Louis Masson teaches writing and literature at the University of Portland in Oregon's Willamette Valley and serves as contributing editor to Portland Magazine. In this beautifully written collection of essays, he tutors us in the spiritual practice of wonder.

Masson possesses a keen imagination and as a Catholic has a sacramental approach to the world around him, paying attention to many ways it reveals God's presence and grace. Early in this paperback, the author tips his hat to Gerard Manley Hopkins, the poet who saw the Holy Ghost brooding over "the bent world with warm breast and with ah! bright wings."

Masson harvests many memories in these pages. He marvels at the natural world (rain, puddles, ponds, and desert light); travels among the living and the dead (looking at family photographs, recalling his participation in a ritual in Japan on the night of the Festival for the Dead, pausing to recall some of his favorite teachers), relishes epiphanies of place (saluting Father Daniel Berrigan and places he has cropped up, cherishing the flickering of candles), and rediscovers epiphanies of childhood ( a pear tree, hands, reading).

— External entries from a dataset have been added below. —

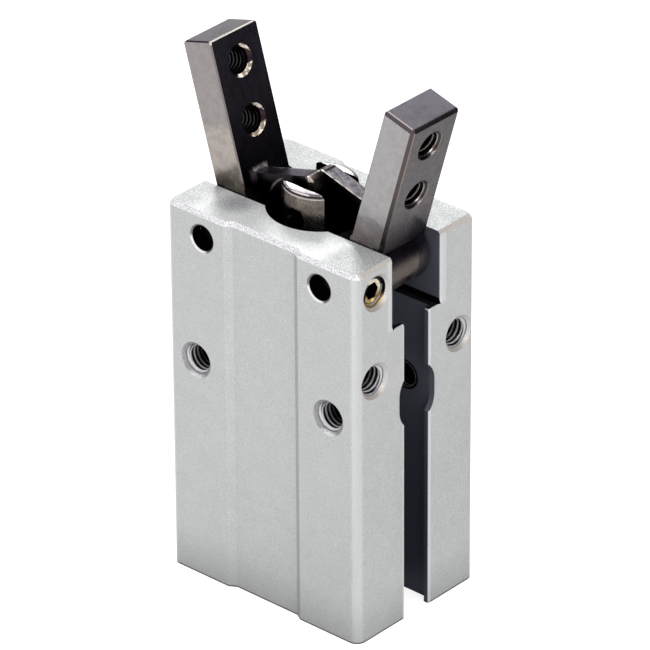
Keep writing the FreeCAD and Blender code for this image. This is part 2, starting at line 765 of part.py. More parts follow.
def make_cap():
    rim = cap_bore_radius - size.cap_clearance
    spigot = size.cap_spigot_diameter / 2
    pocket_radius = size.cap_pocket_diameter / 2
    groove_high = size.cap_groove_height + size.cap_groove_width
    turned("end_cap", [[
        (0, size.cap_bottom), (rim - size.edge_break, size.cap_bottom), (rim, size.cap_bottom + size.edge_break),
        (rim, size.cap_groove_height), (rim - size.cap_groove_depth, size.cap_groove_height),
        (rim - size.cap_groove_depth, groove_high), (rim, groove_high),
        (rim, size.cap_shoulder), (spigot, size.cap_shoulder), (spigot, size.cap_top),
        (pocket_radius, size.cap_top), (pocket_radius, size.cap_pocket_floor), (0, size.cap_pocket_floor),
    ]])
    ring("lower_bumper", pocket_radius, spigot, size.cap_top, size.cap_top + size.lower_bumper_height,
         bevel=size.edge_break)
    section = size.cap_groove_depth / 2
    cord = doc.addObject("Part::Torus", "cap_o_ring")
    cord.Label = "cap_o_ring"
    cord.setExpression("Radius1", (rim - section).formula)
    cord.setExpression("Radius2", section.formula)
    place(cord, z=size.cap_groove_height + size.cap_groove_width / 2)

    # Retaining ring: an open band with an eye at each end
    body = new_body("retaining_ring")
    outer = cap_bore_radius + size.ring_groove_depth - size.cap_clearance
    inner = outer - size.ring_band
    sketch = new_sketch(body, "ring_outline", "XY_Plane", ring_bottom)
    circle(sketch, 0, 0, outer)
    circle(sketch, 0, 0, inner)
    pad(body, sketch, "ring_band", size.ring_thickness, midplane=False)
    sketch = new_sketch(body, "ring_opening_outline", "XY_Plane")
    rectangle(sketch, -size.ring_opening / 2, size.ring_opening / 2, -outer - 1, 0)
    pocket(body, sketch, "ring_opening")
    eye_x = size.ring_opening / 2 + size.ring_band / 2
    sketch = new_sketch(body, "ring_eye_outline", "XY_Plane", ring_bottom)
    for side in (-1, 1):
        circle(sketch, eye_x * side, size.ring_band / 4 - inner, size.ring_band * 0.75)
    pad(body, sketch, "ring_eyes", size.ring_thickness, midplane=False)
    sketch = new_sketch(body, "ring_eye_hole_outline", "XY_Plane")
    for side in (-1, 1):
        circle(sketch, eye_x * side, size.ring_band / 4 - inner, size.ring_band * 0.36)
    pocket(body, sketch, "ring_eye_holes")


stack = size.upper_disc_height + size.magnet_height + size.lower_disc_height
make_body()
for word, side in (("right", 1), ("left", -1)):
    make_finger(word + "_finger", side)
    make_pivot_pin(word + "_pivot_pin", side)
    make_set_screw(word + "_set_screw", side)
make_rod()
make_drive_pin()
make_piston()
make_guides()
make_cap()
doc.recompute()

# Check every object, then write one file for each piece
os.makedirs("parts", exist_ok=True)
for item in doc.Objects:
    if "Invalid" in item.State or "Error" in item.State:
        raise RuntimeError(f"{item.Name} is not valid: {item.State}")
for item in doc.Objects:
    if item.TypeId not in ("PartDesign::Body", "Part::Torus"):
        continue
    shape = item.Shape
    if shape.isNull() or not shape.isValid() or len(shape.Solids) != 1:
        raise RuntimeError(f"{item.Label} is not one valid solid")
    shape.exportStep(f"parts/{item.Label}.step")
    print(item.Label, round(shape.Volume, 2))
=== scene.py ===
"""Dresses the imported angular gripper: finishes, cut thread turns, soft light, floor and camera.

Metres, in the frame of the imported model: +Z up, the body stands on z = 0, the front looks along -Y.
"""
import math

import bpy
import numpy as np
from mathutils import Matrix, Vector


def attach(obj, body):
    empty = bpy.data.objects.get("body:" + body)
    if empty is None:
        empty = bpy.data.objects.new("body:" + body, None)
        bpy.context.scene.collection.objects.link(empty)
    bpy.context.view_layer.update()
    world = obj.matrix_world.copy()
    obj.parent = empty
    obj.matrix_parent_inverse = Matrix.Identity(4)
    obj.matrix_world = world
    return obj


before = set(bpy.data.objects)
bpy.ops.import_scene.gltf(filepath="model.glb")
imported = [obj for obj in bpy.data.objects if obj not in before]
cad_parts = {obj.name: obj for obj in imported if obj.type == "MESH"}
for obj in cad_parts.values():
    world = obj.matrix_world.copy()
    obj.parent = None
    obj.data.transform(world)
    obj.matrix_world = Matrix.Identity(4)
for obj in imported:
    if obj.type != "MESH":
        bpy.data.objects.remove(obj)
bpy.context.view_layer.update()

MM = 0.001
FINE_BUMP, COARSE_BUMP = 0.02 * MM, 0.03 * MM

# Places and sizes on the gripper, in millimetres, as in the solids; those of the fingers from their pivot
HALF_WIDTH, HALF_DEPTH, HEIGHT = 11.5, 8.2, 38.3
RIB_HEIGHT = 0.45
PIVOT, PIVOT_HOLE = (7.05, 35.75), 1.25
SLOT_HALF, SLOT_FLOOR = 3.25, 31.0
SIDE_MOUTH_HALF, SIDE_ROOM_HALF, SIDE_ROOM_FLOOR, SIDE_LIP = 1.65, 2.4, 6.6, 10.95
POCKET_HEIGHT, POCKET_RISE = 22.86, 0.7
RECESS_RADIUS = 5.0
SCREW, SCREW_FACE = (-5.5, 35.75), 10.9
SIDE_THREAD = (5.76, 26.84)
FRONT_THREAD = (8.03, 22.8)
BOTTOM_THREAD = (9.0, 6.0)
PORT_HEIGHTS = {"lower": 7.4, "upper": 21.3}
DRIVE_PIN_HEIGHT, CLEVIS_HALF_GAP = 38.354, 2.35
FINGER_LEAN = 16.0
BAR_INNER, BAR_OUTER, BAR_HALF_WIDTH, BAR_LENGTH = 1.46, 2.06, 3.1, 17.06
HUB_HALF_WIDTH = 3.15
ARM_REACH, ARM_TOP, ARM_THICKNESS = 8.95, 4.0, 1.6
FINGER_THREADS = {"upper": 14.17, "lower": 8.5}
SIDES = ((1, "right"), (-1, "left"))
M3 = {"radius": 1.5, "pitch": 0.5, "flare": 0.3}
M2_5 = {"radius": 1.25, "pitch": 0.45, "flare": 0.3}


# Node trees
class Tree:
    """Short calls that add and join nodes in one shader tree."""

    def __init__(self, tree):
        self.tree = tree

    def add(self, kind, settings=None, **inputs):
        node = self.tree.nodes.new("ShaderNode" + kind)
        for name, value in (settings or {}).items():
            setattr(node, name, value)
        for name, value in inputs.items():
            self.put(node, name.replace("_", " "), value)
        return node

    def put(self, node, name, value):
        socket = node.inputs[name]
        if isinstance(value, bpy.types.NodeSocket):
            self.tree.links.new(value, socket)
        elif value is not None:
            socket.default_value = value

    def math(self, operation, a, b=None, c=None):
        node = self.add("Math", {"operation": operation})
        for index, value in enumerate((a, b, c)):
            self.put(node, index, value)
        return node.outputs[0]

    def vector(self, operation, a, b=None):
        node = self.add("VectorMath", {"operation": operation})
        for index, value in enumerate((a, b)):
            self.put(node, index, value)
        return node

    def step(self, value, low, high, out_low=0.0, out_high=1.0):
        """A smooth change from out_low to out_high while value goes from low to high."""
        node = self.add("MapRange", {"interpolation_type": "SMOOTHSTEP"})
        for index, item in enumerate((value, low, high, out_low, out_high)):
            self.put(node, index, item)
        return node.outputs[0]

    def inside(self, value, low, high, soft=0.05):
        """1 while value lies between low and high, with soft ends."""
        return self.math("MULTIPLY", self.step(value, low - soft, low + soft),
                         self.step(value, high + soft, high - soft))

    def all(self, *masks):
        """Where all masks are 1; a plain number among them is a strength."""
        result = masks[0]
        for mask in masks[1:]:
            result = self.math("MULTIPLY", result, mask)
        return result

    def any(self, *masks):
        """Where one mask or more is 1."""
        result = masks[0]
        for mask in masks[1:]:
            result = self.math("MAXIMUM", result, mask)
        return result

    def weigh(self, a, share_a, b, share_b):
        """The sum of two values, each with its share."""
        return self.math("ADD", self.math("MULTIPLY", a, share_a), self.math("MULTIPLY", b, share_b))

    def far(self, a, b, centre_a=0.0, centre_b=0.0):
        """Distance of the point a, b from a centre in their plane."""
        a = self.math("SUBTRACT", a, centre_a)
        b = self.math("SUBTRACT", b, centre_b)
        return self.math("SQRT", self.math("ADD", self.math("MULTIPLY", a, a), self.math("MULTIPLY", b, b)))

    def millimetres(self, vector):
        return [self.math("MULTIPLY", part, 1 / MM) for part in self.split(vector)]

    def mix(self, factor, a, b):
        """Colour a where factor is 0, colour b where it is 1."""
        node = self.add("Mix", {"data_type": "RGBA"})
        self.put(node, 0, factor)
        self.put(node, 6, a)
        self.put(node, 7, b)
        return node.outputs[2]

    def noise(self, vector, scale, detail, roughness):
        node = self.add("TexNoise", Vector=vector, Scale=scale, Detail=detail, Roughness=roughness)
        return node.outputs[0]

    def place(self, vector, move=(0, 0, 0), turn=(0, 0, 0), scale=(1, 1, 1)):
        return self.add("Mapping", Vector=vector, Location=move, Rotation=turn, Scale=scale).outputs[0]

    def split(self, vector):
        return self.add("SeparateXYZ", Vector=vector).outputs


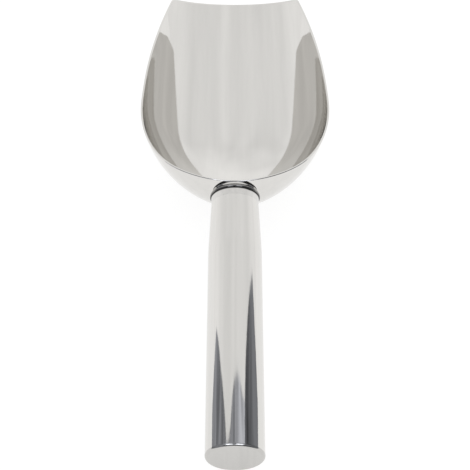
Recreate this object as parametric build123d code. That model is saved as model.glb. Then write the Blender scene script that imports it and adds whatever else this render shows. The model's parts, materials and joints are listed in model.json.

We love the ways Masson makes time for little things other writers often overlook. For instance, he has great respect for the poet William Stafford who saw the term "little" as a weighty term like prayer. Masson shares this vignette from the life of Dorothy Day:

"In her life of poverty she allowed herself two indulgences, two simple pleasures: reading and music. Her columns in The Catholic Worker represented one kind of testimony, but I found another testimony in her daybooks and journals. They revealed that this extraordinary faith lived in a very ordinary woman. In a 1943 notebook, after a recipe for bread making, Dorothy has a list of things "to learn":

meditate,
sing,
canning,
cheese,
honey extracting,
kill duck,
save feathers.

"At the same time that she wrote these things she was attempting to found communal centers that could be self-sufficient in all areas. 'Save feathers': The scrap of paper with these words deserves its place in the archives. Too often we see faith as heavenly, but faith is of this earth, nourished by people who wish to learn to sing."

Our world is filled with wonders and that is why we need tutors to show us how to make the most of the little epiphanies and sacramental showings that we oftentimes miss in the shove and tug of everyday life. Masson is an elegant tour guide who does not disappoint with his observations and insights.